Snippet from a Knowledge Graph

Wikidata, also contains entities and the different relations (or property in their term) they have with other entities. The entire wikidata dump is available here. Wikidata contains around 90 million entities and you can imagine how large the dump is. The compressed file is around 90 GB in size (tar.gz). We tried extracting the file at least 3–4 times, but every time we ran out of space while extracting it. We also had a machine with 256 GB RAM, imagine processing around 500 GB of data on that. You can always do batch disk-read and process, but that would mean extracting the data firstly, which we couldn’t since the machine had around 400 GB left for us.

Going forward with the challenges and to retain my coolness, I had to do something different to process the data.

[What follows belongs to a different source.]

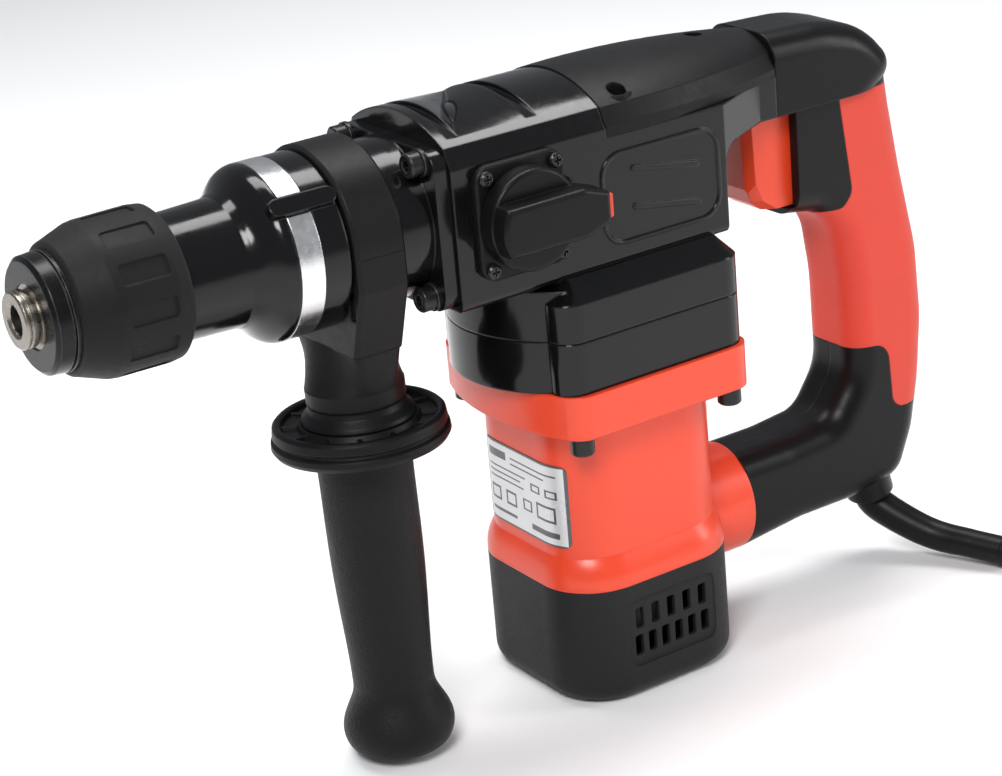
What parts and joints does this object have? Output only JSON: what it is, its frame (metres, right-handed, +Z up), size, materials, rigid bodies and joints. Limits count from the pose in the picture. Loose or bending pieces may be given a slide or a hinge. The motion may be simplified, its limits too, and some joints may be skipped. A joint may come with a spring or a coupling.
{
  "type": "rotary hammer",
  "caption": "Rotary hammer with an upright motor, D-handle, side handle and a sleeve chuck driven by a crank and bevel gears.",
  "frame": {"origin": "middle of the flat foot of the motor's base cap", "axes": "+Z up along the armature, -X along the tool axis out of the chuck, +X towards the D-handle, -Y towards the mode knob"},
  "size_m": [0.3842, 0.0969, 0.2344],
  "materials": {
    "steel": "turned and hardened, slightly oily",
    "bright_steel": "ground",
    "screw_zinc": "zinc plated",
    "screw_black": "black oxide",
    "black_metal": "satin black",
    "black_paint": "gloss black paint over a light casting",
    "aluminium": "bright turned",
    "laminated_steel": "stacked sheet",
    "copper": "turned copper",
    "brass": "pressed",
    "carbon": "pressed carbon",
    "orange_plastic": "moulded, gloss",
    "red_plastic": "moulded, semi-gloss",
    "red_rubber": "soft, satin",
    "black_rubber": "matt",
    "seal_rubber": "matt",
    "matt_plastic": "fine texture",
    "satin_plastic": "satin",
    "dark_plastic": "matt",
    "grey_plastic": "matt dark grey",
    "label_white": "printed foil without text"
  },
  "bodies": {
    "housing": {"front_barrel": "black_paint", "barrel_band": "aluminium", "flange_bolts": "screw_zinc", "flange_washers": "screw_zinc", "front_seal": "seal_rubber", "spindle_bearings": "bright_steel", "gear_bearings": "bright_steel", "motor_bearings": "bright_steel", "crankcase": "black_paint", "gear_cover": "black_paint", "motor_housing": "orange_plastic", "stator": "laminated_steel", "brush_holders": "brass", "brushes": "carbon", "base_cap": "grey_plastic", "base_screws": "screw_black", "flange_screws": "screw_black", "rating_label": "label_white", "top_cover": "matt_plastic", "cover_screws": "screw_black", "selector_plate": "matt_plastic", "selector_screws": "screw_zinc", "handle_shell_near": "satin_plastic", "handle_shell_far": "satin_plastic", "soft_grip": "red_rubber", "handle_screws": "screw_black", "switch_body": "dark_plastic", "cord_guard": "black_rubber"},
    "spindle": {"tool_holder": "steel", "cylinder": "steel", "bevel_ring": "steel", "nose_cap": "black_metal", "locking_balls": "bright_steel", "sleeve_spring": "steel"},
    "locking_sleeve": {"locking_sleeve": "black_rubber"},
    "armature": {"armature_shaft": "steel", "armature_core": "laminated_steel", "commutator": "copper", "fan": "dark_plastic"},
    "crank": {"crankshaft": "steel", "crank_gear": "steel"},
    "bevel_shaft": {"bevel_shaft": "steel", "intermediate_gear": "steel"},
    "connecting_rod": {"connecting_rod": "aluminium", "wrist_pin": "steel"},
    "piston": {"piston": "aluminium", "piston_ring": "seal_rubber"},
    "striker": {"striker": "steel", "striker_ring": "seal_rubber"},
    "impact_bolt": {"impact_bolt": "steel"},
    "mode_knob": {"mode_knob": "satin_plastic", "knob_insert": "red_plastic", "selector_shaft": "steel"},
    "trigger": {"trigger": "red_plastic", "trigger_spring": "steel"},
    "side_handle": {"side_clamp": "matt_plastic", "side_yoke": "matt_plastic", "side_bolt": "screw_zinc"},
    "side_grip": {"side_grip": "black_rubber", "guard_disc": "matt_plastic"}
  },
  "joints": [
    {"name": "armature_spin", "type": "hinge", "parent": "housing", "child": "armature", "pos_m": [0, 0, 0.097], "axis": [0, 0, 1], "continuous": true},
    {"name": "crank_spin", "type": "hinge", "parent": "housing", "child": "crank", "pos_m": [0.0176, 0, 0.157], "axis": [0, 0, 1], "continuous": true},
    {"name": "bevel_shaft_spin", "type": "hinge", "parent": "housing", "child": "bevel_shaft", "pos_m": [-0.024, 0, 0.157], "axis": [0, 0, 1], "continuous": true},
    {"name": "spindle_turn", "type": "hinge", "parent": "housing", "child": "spindle", "pos_m": [-0.12, 0, 0.197], "axis": [1, 0, 0], "continuous": true},
    {"name": "rod_swing", "type": "hinge", "parent": "crank", "child": "connecting_rod", "pos_m": [0.0226, 0, 0.197], "axis": [0, 0, 1], "continuous": true},
    {"name": "locking_sleeve_slide", "type": "slide", "parent": "spindle", "child": "locking_sleeve", "axis": [1, 0, 0], "range_m": [0, 0.006], "stiffness_N_per_m": 800, "springref_m": -0.012, "deforming": ["sleeve_spring"]},
    {"name": "piston_slide", "type": "slide", "parent": "housing", "child": "piston", "axis": [-1, 0, 0], "range_m": [0, 0.01]},
    {"name": "striker_slide", "type": "slide", "parent": "spindle", "child": "striker", "axis": [-1, 0, 0], "range_m": [0, 0.0055]},
    {"name": "impact_bolt_slide", "type": "slide", "parent": "spindle", "child": "impact_bolt", "axis": [-1, 0, 0], "range_m": [0, 0.003]},
    {"name": "mode_knob_turn", "type": "hinge", "parent": "housing", "child": "mode_knob", "pos_m": [-0.0485, -0.04, 0.197], "axis": [0, -1, 0], "range_deg": [-90, 90]},
    {"name": "trigger_squeeze", "type": "slide", "parent": "housing", "child": "trigger", "axis": [1, 0, 0], "range_m": [0, 0.006], "stiffness_N_per_m": 900, "springref_m": -0.006, "deforming": ["trigger_spring"]},
    {"name": "side_handle_turn", "type": "hinge", "parent": "housing", "child": "side_handle", "pos_m": [-0.1022, 0, 0.197], "axis": [1, 0, 0], "continuous": true},
    {"name": "side_grip_turn", "type": "hinge", "parent": "side_handle", "child": "side_grip", "pos_m": [-0.1022, -0.00412, 0.09709], "axis": [0, -0.0412, -0.9992], "continuous": true}
  ],
  "couplings": [
    {"joint": "crank_spin", "follows": "armature_spin", "ratio": -0.29412},
    {"joint": "rod_swing", "follows": "armature_spin", "ratio": 0.29412},
    {"joint": "bevel_shaft_spin", "follows": "armature_spin", "ratio": -0.2},
    {"joint": "spindle_turn", "follows": "armature_spin", "ratio": 0.05}
  ]
}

I thought, hey! why not use shell scripting? To understand the scripting parts, let’s have a look into how the data is organized firstly.

The data is organized as below:

  1. Each entity information is in a line of the dump as a json.
  2. The json structure is as: {“type”:”item”,”id”:”Q24",”labels”:{“en”:{“language”:”en”,”value”:”Jack Bauer”},

We needed to create an inverted index with the entity id which is Q24 in the previous case, entity label in English and also the description which was like this for the previous entity: {“en”:{“language”:”en”,”value”:”character from the television series 24"}

In order to extract the entity ids, we used the below grep pattern:

grep -oP '(?<=id":).*?(?="labels")' <filename>

In order to get the labels and description for english we used the grep pattern as:

grep -oP '(?<="en":{"language":"en","value":").*?(?="},")' <filename>

This will extract both the information in separate lines.

As mentioned previously, we didn’t want to extract the files because of the enormous space requirements. What is the best part about using shell scripting? You can process a file without extracting it. You can do it in other languages as well, but then you would also need to load it to memory at first, which we didn’t want.

How to grep from a compressed file (tar.gz) file? just use zgrep instead of grep. For instance, in order to get the labels and descriptions we used

zgrep -oP '(?<="en":{"language":"en","value":").*?(?="},")' <filename>

To do the post-processing while creating our index we needed to retain the line numbers. That would mean using another option to the grep to print the line number as well, the final command becomes

zgrep -oPn '(?<=id":).*?(?="labels")' <filename>  # extract ids
zgrep -oPn '(?<="en":{"language":"en","value":").*?(?="},")' <filename> # extract labels and descriptions

Finally, we used a simple python script here in order to extract the id, label and description in a separate file we used later for indexing.

The script could be highly optimized which we didn’t out of laziness and also we needed to run it once.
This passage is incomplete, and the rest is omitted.